La vie doit pourtant continuer à Medellín, la ville qu'elle habite et dans laquelle elle est née. Elle y occupe même un emploi plutôt bien payé. Elle conduit un VUS, dans une ville où le sentiment d'insécurité semble être aujourd'hui plus grand que l'insécurité elle-même. Elle y a ses amis et presque toute sa famille. Pourtant, sa tête et son esprit, ses rêves et ses ambitions sont déjà au Québec. Elle s'imagine au Québec, veut s'y intégrer, s'installer et vivre tranquillement avec son époux ingénieur. Sa vie ici est donc entre parenthèses. Et cette attente ne fait que les propulser vers un départ, qui signifie aussi pour tout immigrant(e) d'accepter d'être absent d'ici.

Aucun doute, Claudia est issue d'une classe sociale plutôt aisée. Sa famille l'a envoyée à l'université ainsi que ses frères et soeurs. Ils habitent les quartiers protégés de toute suspicion, de toute pauvreté et de toute insécurité. Elle a un avenir privilégié, du moins elle vit l'avenir des privilégiés.

Ce soir-là, autour d'un repas colombien, Claudia et son époux m'ont posé des questions sur les réactions des Québécois vis-à-vis des immigrants et sur l'intégration des nouveaux arrivants. Je n'ai pu m'empêcher de leur dire que l'immigration est un processus difficile et qu'il n'est pas toujours fait d'exclusion, que la plupart du temps il est fait de déclassement et que parfois la volonté sincère de cohabiter existe.

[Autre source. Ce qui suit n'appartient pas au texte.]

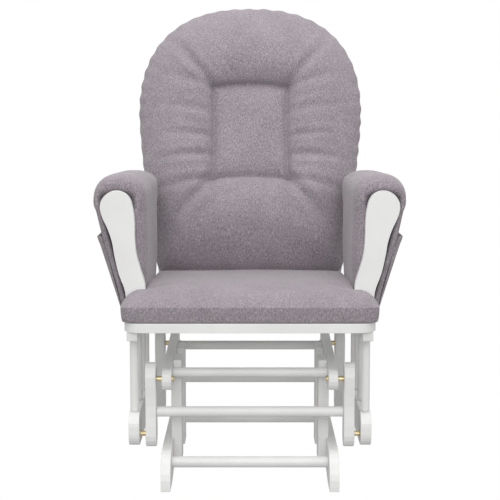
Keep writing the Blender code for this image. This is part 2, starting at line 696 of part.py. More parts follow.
def paddle(side_name, side):
    """The front arm support: a round head on a neck that leans in to the seat."""
    foot_z = SEAT_TOP + GAP
    foot_outer = BOARD_HALF - 0.001
    foot_inner = SEAT_PAD_HALF + PADDLE_FOOT_GAP
    head = PADDLE_HEAD
    outline = [(foot_inner, foot_z), (foot_outer, foot_z)]
    outline += [(PADDLE_X - 0.017, PADDLE_Z - 0.176), (PADDLE_X - 0.004, PADDLE_Z - 0.137),
                (PADDLE_X + 0.005, PADDLE_Z - 0.096), (PADDLE_X + 0.009, PADDLE_Z - 0.072),
                (PADDLE_X + 0.018, PADDLE_Z - 0.044), (PADDLE_X + 0.030, PADDLE_Z - 0.016)]
    outline += arc((PADDLE_X, PADDLE_Z), (head, head), 5, 175, 6)
    outline += [(PADDLE_X - 0.037, PADDLE_Z - 0.028), (PADDLE_X - 0.0375, PADDLE_Z - 0.062),
                (PADDLE_X - 0.041, PADDLE_Z - 0.100), (PADDLE_X - 0.0495, PADDLE_Z - 0.131),
                (PADDLE_X - 0.0575, PADDLE_Z - 0.160)]
    where = front_view((PADDLE_FRONT + PADDLE_REAR) / 2)
    board = plate("paddle_" + side_name, mirror(outline, side), PADDLE_BOARD, where,
                  smooth_curve=True, corners=(0, 1))
    return finish(ease(board, 0.0020), WHITE_PAINT)


def back_y_at(z, forward=0.0):
    """World Y of the plane this far in front of the hoop's face, at a height."""
    return BACK_Y + (z - SEAT_TOP) * math.tan(RECLINE) - forward / math.cos(RECLINE)


def armrest(side_name, side):
    """The board inside the arm pad, from the paddle to the outside of the hoop."""
    hoop_top_contact = (ARMREST_TOP - SEAT_TOP) / math.cos(RECLINE)
    inner = back_half(hoop_top_contact + HOOP_THICK) + GAP
    low_x, high_x = sorted((side * inner, side * ARMREST_OUTER))
    rest = box("armrest_" + side_name,
               (low_x, PADDLE_REAR + GAP, ARMREST_TOP - ARMREST_THICK),
               (high_x, back_y_at(ARMREST_TOP) + ARMREST_BEHIND, ARMREST_TOP))
    return finish(ease(rest, 0.0025), WHITE_PAINT)


def flap_outer_x(z):
    """Outer face of the arm pad's outer flap, which leans in to the seat."""
    share = (z - PAD_OUTER_LOW) / (PAD_SHOULDER - PAD_OUTER_LOW)
    low_x = BOARD_HALF + PAD_LOW_PAST_BOARD
    return low_x + (PAD_OUTER - low_x) * share


def pad_section():
    """The arm pad's section seen from the front: a thick saddle with two flaps."""
    rise = PAD_TOP - PAD_SHOULDER
    low_x = flap_outer_x(PAD_OUTER_LOW)
    outline = [(low_x - PAD_FLAP, PAD_OUTER_LOW), (low_x, PAD_OUTER_LOW)]
    outline += arc((PAD_MIDDLE, PAD_SHOULDER), (PAD_HALF, rise), 0, 180, 12)
    outline += [(PAD_INNER, PAD_INNER_LOW), (PAD_INNER + PAD_FLAP, PAD_INNER_LOW)]
    roof = ARMREST_TOP + PAD_CAVITY_PLAY
    wall_in = PAD_INNER + PAD_FLAP
    wall_out = PAD_OUTER - PAD_FLAP
    corner = PAD_CAVITY_CORNER
    outline += arc((wall_in + corner, roof - corner), (corner, corner), 180, 90, 3)
    outline += arc((wall_out - corner, roof - corner), (corner, corner), 90, 0, 3)
    return outline


def arm_pad(side_name, side):
    """A padded saddle over the armrest, its rear end cut to the back's slope."""
    front = PADDLE_REAR + CUSHION_GAP
    rear = back_y_at(SEAT_TOP, BACK_SLAT_THICK + BACK_PAD_THICK) - PAD_REAR_CLEAR
    where = front_view((front + rear) / 2)
    pad = plate("arm_pad_" + side_name, mirror(pad_section(), side), rear - front, where)
    slope = math.tan(RECLINE)
    for vertex in pad.data.vertices:
        if vertex.co.z < 0:
            vertex.co.z -= (vertex.co.y - SEAT_TOP) * slope
    return finish(ease(pad, 0.0040), FABRIC)


def pocket(side_name, side):
    """A patch pocket on the outer flap, open at its mouth."""
    front = PADDLE_REAR + CUSHION_GAP + POCKET_INSET
    inner_low = flap_outer_x(POCKET_LOW) + GAP
    inner_high = flap_outer_x(POCKET_MOUTH) + GAP
    outline = [(inner_low, POCKET_LOW), (inner_low + POCKET_LOW_THICK, POCKET_LOW),
               (inner_high + POCKET_MOUTH_OPEN, POCKET_MOUTH), (inner_high, POCKET_MOUTH)]
    where = front_view(front + POCKET_LONG / 2)
    bag = plate("arm_pocket_" + side_name, mirror(outline, side), POCKET_LONG, where)
    lean_in = (inner_high - inner_low) / (POCKET_MOUTH - POCKET_LOW)
    lean_out = lean_in + (POCKET_MOUTH_OPEN - POCKET_LOW_THICK) / (POCKET_MOUTH - POCKET_LOW)
    floor = POCKET_LOW + POCKET_WALL
    over = POCKET_MOUTH + 0.020
    base_out = inner_low + POCKET_LOW_THICK - POCKET_WALL
    hollow = [(inner_low + lean_in * POCKET_WALL - 0.004, floor),
              (base_out + lean_out * POCKET_WALL, floor),
              (base_out + lean_out * (over - POCKET_LOW), over),
              (inner_low + lean_in * (over - POCKET_LOW) - 0.004, over)]
    cut(bag, plate("pocket_hollow_" + side_name, mirror(hollow, side),
                   POCKET_LONG - 2 * POCKET_WALL, where))
    return finish(bag, FABRIC)


# ------------------------------------------------------------------- cushions


def seat_cushion():
    """A T-shaped cushion whose ears wrap in front of the paddles."""
    ear_rear = PADDLE_FRONT - CUSHION_GAP
    notch = SEAT_PAD_NOTCH
    front = SEAT_PAD_FRONT
    half = SEAT_PAD_HALF
    ear = SEAT_PAD_EAR
    rear = SEAT_PAD_REAR
    corner = SEAT_PAD_CORNER
    right = arc((half - corner, rear - corner), (corner, corner), 90, 0, 4)
    right += [(half, ear_rear + notch), (half + notch, ear_rear), (ear - notch, ear_rear)]
    right += arc((ear - corner, front + corner * 0.75), (corner, corner * 0.75), 0, -90, 4)
    outline = right + [(-x, y) for x, y in reversed(right)]
    middle = SEAT_TOP + CUSHION_GAP + SEAT_PAD_THICK / 2
    pad = plate("seat_cushion", outline, SEAT_PAD_THICK, plan_view(middle))
    return finish(ease(pad, SEAT_PAD_EDGE, 3), FABRIC)


def back_cushion():
    """The tall back cushion, as wide as the hoop and resting on its slats."""
    forward = GAP + BACK_SLAT_THICK + CUSHION_GAP + BACK_PAD_THICK / 2
    outline = back_edge(BACK_PAD_LOW, BACK_PAD_INSET)
    pad = plate("back_cushion", outline, BACK_PAD_THICK, back_view(forward))
    return finish(ease(pad, BACK_PAD_EDGE, 3), FABRIC)


# -------------------------------------------------------------------- assembly


def build():
    """Make every piece and hang the moving ones on their axes."""
    front_arms = []
    rear_arms = []
    seat = []
    for side_name, side in SIDES:
        foot(side_name, side)
        base_rail(side_name, side)
        for end, middle in UPRIGHT_MIDDLES:
            upright(end, middle, side_name, side)
        for end, pivot in (("front", UP_FRONT), ("rear", UP_REAR)):
            pivot_bolt("pivot_upper_" + end + "_" + side_name, side, pivot,
                       BASE_INNER, ARM_OUTER, headed=True)
        front_arms.append(swing_arm("front", UP_FRONT, LOW_FRONT, side_name, side))
        rear_arms.append(swing_arm("rear", UP_REAR, LOW_REAR, side_name, side))
        for end, pivot in (("front", LOW_FRONT), ("rear", LOW_REAR)):
            seat.append(pivot_bolt("pivot_lower_" + end + "_" + side_name, side, pivot,
                                   ARM_INNER, LOW_RAIL_OUTER, headed=False))
        seat.append(low_rail(side_name, side))
        first = LOW_FRONT.y - LOW_RAIL_OVERHANG + SPINDLE_INSET
        last = LOW_REAR.y + LOW_RAIL_OVERHANG - SPINDLE_INSET
        for number in range(SPINDLES):
            y = first + (last - first) * number / (SPINDLES - 1)
            seat.append(spindle(number + 1, y, side_name, side))
        seat.append(side_rail(side_name, side))
        seat.append(paddle(side_name, side))
        seat.append(armrest(side_name, side))
        seat.append(arm_pad(side_name, side))
        seat.append(pocket(side_name, side))
    base_dowels()
    front_arms.append(tie_dowel("front", UP_FRONT, LOW_FRONT, TIE_FRONT_RISE))
    rear_arms.append(tie_dowel("rear", UP_REAR, LOW_REAR, TIE_REAR_RISE))
    seat += seat_boards()
    seat += back_frame()
    seat.append(seat_cushion())
    seat.append(back_cushion())
    hang(front_arms, axis_empty("front_swing_axis", UP_FRONT))
    hang(rear_arms, axis_empty("rear_swing_axis", UP_REAR))
    hang(seat, axis_empty("seat_pivot_axis", LOW_FRONT))


build()
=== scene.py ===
# %% [markdown]
# # A glider nursery chair
# The chair is a painted beech frame that hangs on four swing arms, with five
# sewn pieces on it: a seat cushion, a tufted back cushion, two saddle-shaped
# arm pads and the pockets on them. The wood and the bolts come from the CAD
# model, which is loaded first and never moved. The lesson gives them finishes
# and sews the soft pieces around them, in metres, in the same frame.

# %% Load the frame
import json
import math

import bmesh
import bpy
import numpy as np
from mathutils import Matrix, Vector


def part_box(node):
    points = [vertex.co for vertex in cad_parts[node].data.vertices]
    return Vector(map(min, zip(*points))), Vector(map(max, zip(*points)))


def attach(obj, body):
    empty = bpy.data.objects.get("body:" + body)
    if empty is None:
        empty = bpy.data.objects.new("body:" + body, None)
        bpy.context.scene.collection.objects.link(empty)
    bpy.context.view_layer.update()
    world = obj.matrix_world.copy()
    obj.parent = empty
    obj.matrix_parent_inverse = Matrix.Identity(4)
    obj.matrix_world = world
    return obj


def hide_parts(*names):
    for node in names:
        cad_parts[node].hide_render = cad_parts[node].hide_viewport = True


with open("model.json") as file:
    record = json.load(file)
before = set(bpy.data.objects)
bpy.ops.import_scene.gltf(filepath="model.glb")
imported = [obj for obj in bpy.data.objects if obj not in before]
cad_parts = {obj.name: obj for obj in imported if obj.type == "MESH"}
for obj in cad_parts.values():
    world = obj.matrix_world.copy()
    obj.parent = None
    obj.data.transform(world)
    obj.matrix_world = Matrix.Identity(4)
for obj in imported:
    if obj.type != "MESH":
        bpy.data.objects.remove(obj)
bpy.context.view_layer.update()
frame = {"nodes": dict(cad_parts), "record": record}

MM = 0.001
SIDES = (("left", -1), ("right", 1))

# %% [markdown]
# ## The camera
# A long lens, about 100 mm on a full frame, stands three metres off and a
# little above the arms. A long lens keeps the uprights parallel, as a
# catalogue picture does. The camera looks down by seven degrees.

# %% Camera
CAMERA_HEIGHT = 0.841
CAMERA_DISTANCE = 3.130
CAMERA_DOWN = 7.11          # degrees below the horizontal
LENS = 100.5                # mm, on a 36 mm wide sensor

camera_data = bpy.data.cameras.new("studio_camera")
camera_data.lens = LENS
camera_data.sensor_width = 36
camera = bpy.data.objects.new("studio_camera", camera_data)
camera.location = (0, -CAMERA_DISTANCE, CAMERA_HEIGHT)
camera.rotation_euler = (math.radians(90 - CAMERA_DOWN), 0, 0)
bpy.context.scene.collection.objects.link(camera)
bpy.context.scene.camera = camera
bpy.context.scene.view_settings.view_transform = "Standard"
print("camera at", tuple(round(value, 3) for value in camera.location))

# %% [markdown]
# ## Colours and nodes
# Paint makers and designers give colours as sRGB hex codes. The renderer
# works in linear light, so one function turns a code into linear values.
# Another adds a node with its settings and its links in one line, which
# keeps each material below readable as a recipe.


# %% Colour and node helpers
def linear(code):
    """A hex colour such as "#f2f1ee" as linear red, green, blue and alpha."""
    values = [int(code[place:place + 2], 16) / 255 for place in (1, 3, 5)]
    return tuple(v / 12.92 if v <= 0.04045 else ((v + 0.055) / 1.055) ** 2.4
                 for v in values) + (1.0,)


def add(tree, kind, inputs=None, links=None, **settings):
    """Add a node: settings on it, values on its sockets, links into its sockets."""
    node = tree.nodes.new("ShaderNode" + kind)
    for name, value in settings.items():
        setattr(node, name, value)
    for name, value in (inputs or {}).items():
        node.inputs[name].default_value = value
    for name, socket in (links or {}).items():
        tree.links.new(socket, node.inputs[name])
    return node


def ramp(node, stops):
    """Set the colours of a colour ramp from (position, hex colour) pairs."""
    elements = node.color_ramp.elements
    while len(elements) < len(stops):
        elements.new(1.0)
    for element, (position, code) in zip(elements, stops):
        element.position = position
        element.color = linear(code)
    return node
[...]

Je n'ai pas pu mentir, j'ai voulu leur éviter l'enchantement qui fait perdre du temps, car il invite à une naïveté : celle que l'accueil des immigrants sera nécessairement bon. J'ai voulu leur dire combien la rigueur, non pas de l'hiver, mais celle de toujours devoir se justifier, pouvait les éloigner soit de leur culture, soit de leur dignité. J'ai voulu leur dire combien ils entraient dans un combat, duquel ils peuvent aussi sortir plus forts. Je leur ai dit un peu de tout cela, dans le Français qu'ils aimaient écouter.

Au fond, j'aurais surtout souhaité que les millions de Québécois réalisent qui sont ces gens qui souhaitent venir s'établir « chez eux ». J'aurais voulu qu'ils viennent voir ces deux tourtereaux parler un français parfait et écouter Catherine Perrin le matin pour s'acclimater à la société. J'aurais voulu qu'ils voient la volonté que ces deux-là mettent au quotidien à préparer leur arrivée au Québec. J'aurais aimé que quelqu'un, un jour, reconnaisse cette volonté chez chaque immigrant de vouloir développer une vie avec les concitoyens d'une société, qui l'a invitée à venir. J'aurais voulu que ces instants puissent être montrés à tous pour réaliser à quel point traiter les immigrants avec un mépris, un paternalisme et une indignité n'est pas un signe de progrès.

Il n'y avait pas d'autres Québécois, j'étais seule, c'est pourquoi j'ai tenu à raconter Claudia et son amoureux, dans leur salle d'attente quotidienne en route vers le Québec.